I'm surprised no one cites Billy Dixon's shot at Adobe Walls, even if it did come after the war. ;)
 
Same thing for small arms fire. I believe John Huff could have hit Jeb Stuart, using a fence as a rest, with his pistol, at 80 rods (about 400 yards). Given how many years and battles John Huff had fought, and that he was an exceptional marksman, sometime exceptional shots are made.

Actually, Jeb Stuart was shot at fairly close range, apprx 15-30 yards. He had just overseen the repulse of a dismounted Union cavalry charge and was doing some shooting himself. As the Union troopers retreated Huff turned and nailed Stuart with a 44. Probably an Army Colt. Huff was known to be a very good shot, but this particular shot was nothing jaw-dropping.
 
I must admit it was a surprising and interesting read the day I learned that riflemen were able to suppress and sometime wipe out artillery positions during the civil war. Shots of a mile happened often enough that they were not entirely uncommon.
 
Heavy artillery in siege positions and such would have known the precise distance to any point within range.

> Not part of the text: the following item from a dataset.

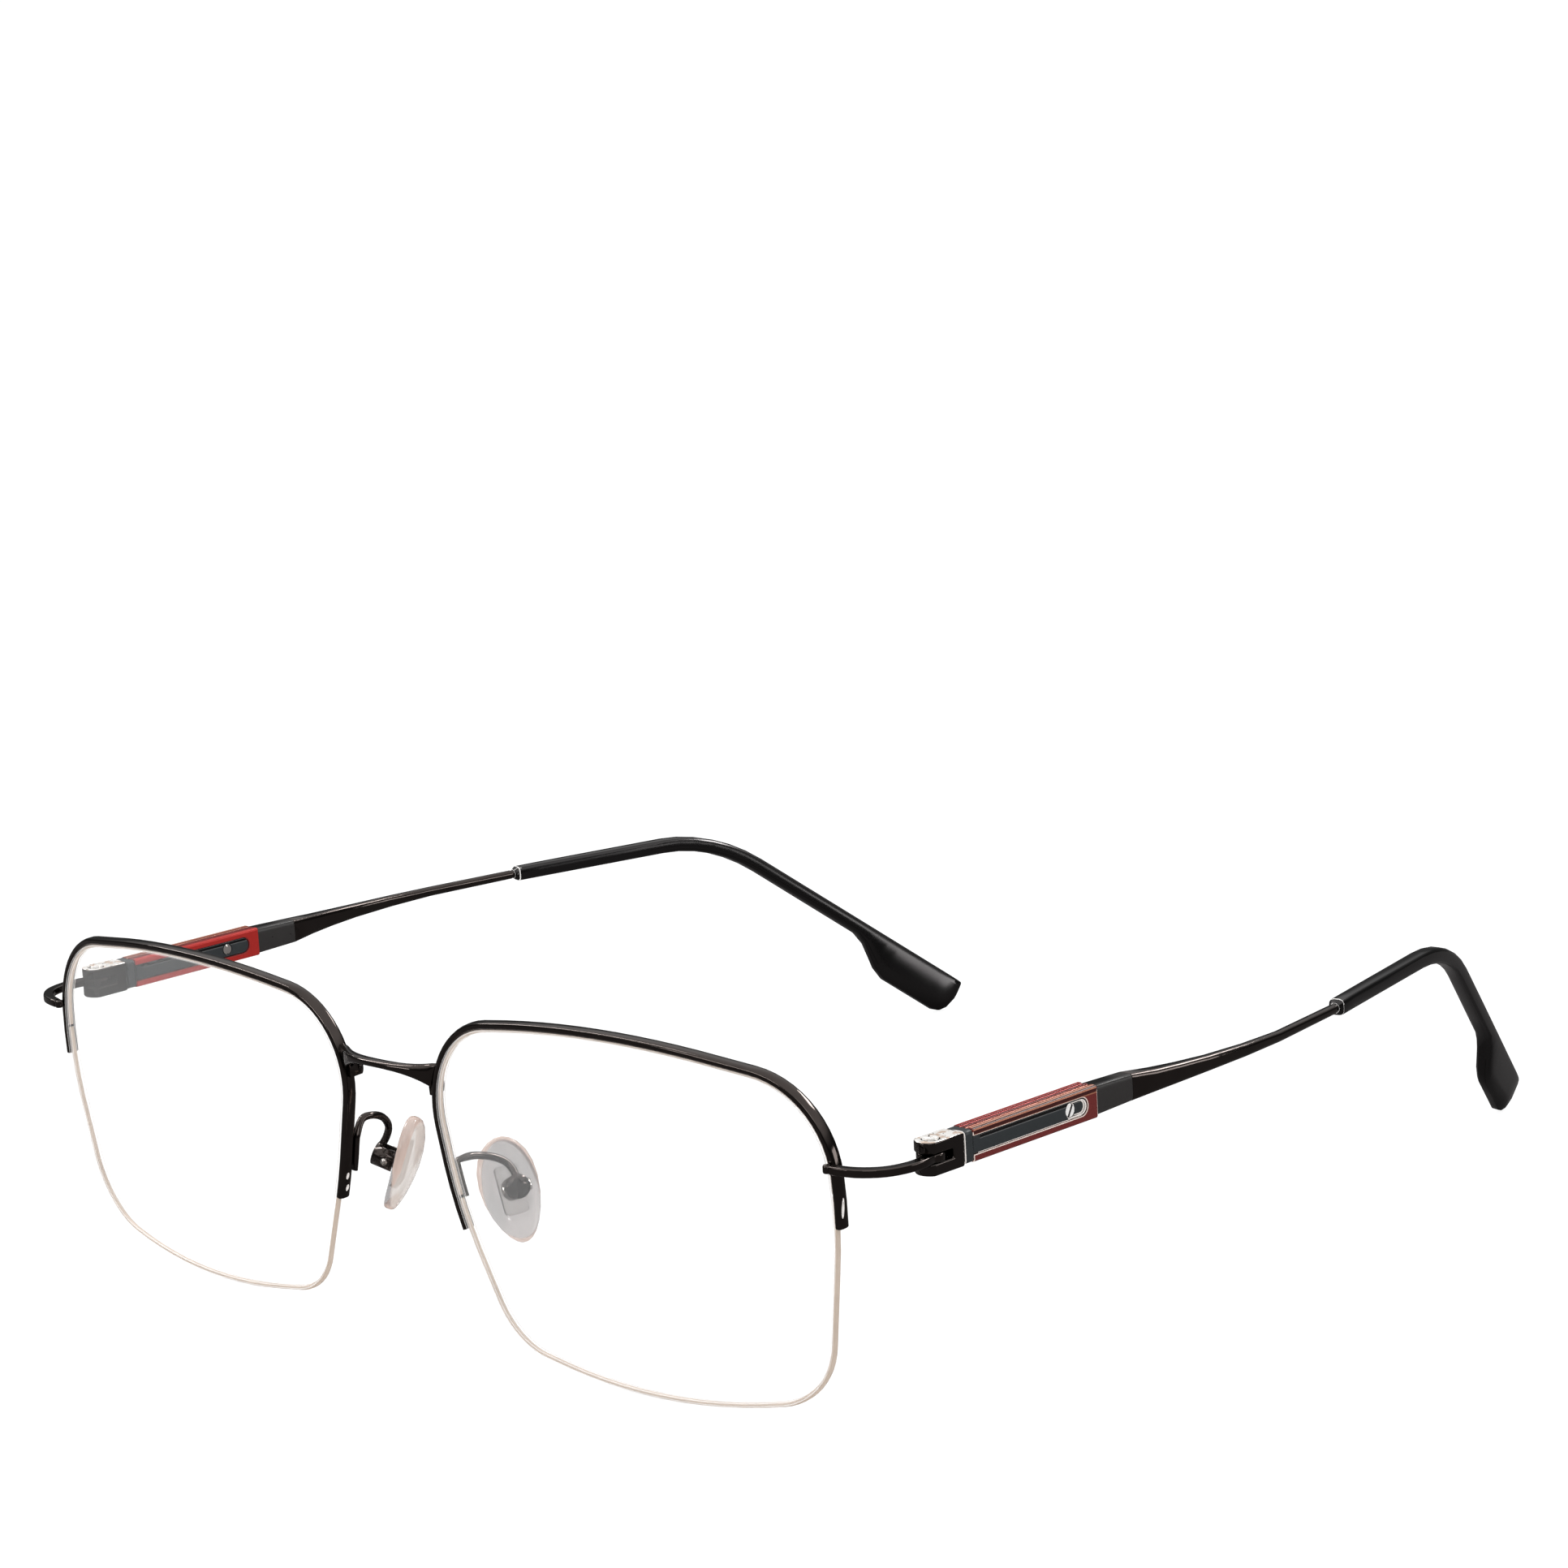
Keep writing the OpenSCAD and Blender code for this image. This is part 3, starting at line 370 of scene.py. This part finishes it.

Field artillery was a different matter. Civil War battles were massively chaotic. More often than not field pieces would arrive on the field and swing into position with the horses in a lather. The captain would make a quick guestimate of the range based on experience and shout a command. He would sit on his horse and watch through field glasses and make adjustments as needed. Most shots were inside a mile with the target more or less in sight so fancy estimations weren't needed even if there was time to use them.

Captain Dilger comes to mind as an example of an excellent gunner. His battery raced onto the field at Gettysburg and rapidly began firing at the confederates. Dilger personally aimed a shot that disabled a confederate cannon. Or so the story goes.
 
Jack Henson guestimated, and was good enough at it that he killed over 30 men with his 50 cal muzzle loader. Many a Yankee officers died on the deck of a boat going against the current of the Cumberland river. He had a place he laid in wait that was ranged to be over 800 yards from where the ships would be.

http://en.wikipedia.org/wiki/Jack_Hinson

I read a book about him a few years ago.
 
"I believe John Huff could have hit Jeb Stuart, using a fence as a rest, with his pistol, at 80 rods (about 400 yards)."

Since 80 rods = 1,320 ft / 1/4 mile / 440 yds. (16.5 ft = 1 rod) that'd be a good shot for a rifle. Revolver? I kind of doubt it. ;)
 
Have you not ever read of the Confederate General picked off standing in front of his tent with a picked, planned shot ?? At a mile.......

Pure fiction. See William Edwards' book, Civil War Guns, where Mr. Edwards debunks that myth.

The ignorance of the new whippersnapper generation is appalling.
You know, the world did not begin the day you ignoramouses were born.

Res ipsa loquitur.
 
Their used to be a formula that I don't remember completely but if you could see his legs he was X yards away, if you could see his head he was Y yards, if you could see the face he was Z yards away.
It was a good estimate.
 
"THEY USED TRIANGULATION."

Triangulation is good if you have the time and equipment needed to take the measurements.

You need at a minimum a measuring device (if it is of a known length, even a piece of rope will work) and a device to measure the angles.

Then you need to be able to run the computation which, while relatively simple mathematics, still was likely beyond most of the infantry soldiers of the time.

Triangulation would have been a tool used primarily by artillery and engineers, and would probably be most useful when estimating the distance to a fixed point, and less useful on a fluidly moving battlefield.

As others have noted, most soldiers would have simply guessed at the range based on personal experience.
 
Range estimation? Practice. Hunt varmints. Practice. I don't so much any more, but in the past, I saw a deer or whatever and I immediately was thinking "how far is that?" It starts with a football field and looking at the size of things at that distance and going from there.

Things have changed since laser range finders have become common place.
 
Field maps helped a great deal. As often as possible the distances to reference points were known. This made it easier on the big gun crews. When it came to direct rifle fire the variables got greater. The great volume of smoke would have made well aimed shots all but impossible at times. Was not uncommon to have friendly fire because of no visability. Often scimishes were so close that bayonets and buttstocks was the deciding factor. They hadn't gotten past the European style of warfare yet and still faced each other enmass often at close ranges under 100 yards. Had to be suicidal and brutal."The firstest with the mostest" was the way. After the first volley, there could be no distance.
 
I must admit it was a surprising and interesting read the day I learned that riflemen were able to suppress and sometime wipe out artillery positions during the civil war. Shots of a mile happened often enough that they were not entirely uncommon.

That's why artillery evolved from direct fire to indirect. The Civil War changed a lot of the ways we fight.
 
From a British Musketry Manual circa 1859

Regulations for Conducting Musketry Instruction of the Army

Here's a partial excerpt of the drill.

"...for this purpose men should be placed in front of the squad at measured distances of 50 yards apart, from 50 to 300 yards for the first practice, and afterwards from 300 to 900 yards. The attention of each volunteer should be directed to the appearance of these men, and of their features, accoutrements, &c., at the different distances; they must remember the distance at which the smaller objects become indistinct or invisible. Each volunteer should be called upon to explain to the instructor what he sees; the explanation should be in a low tone of voice, in order that the rest of the squad may not hear."

I have another book that describes a similar drill. For instance, making out the facial features, seeing the buttons, seeing certain accoutrements, etc.

Artillerymen and other trained people could also use sound to estimate distance.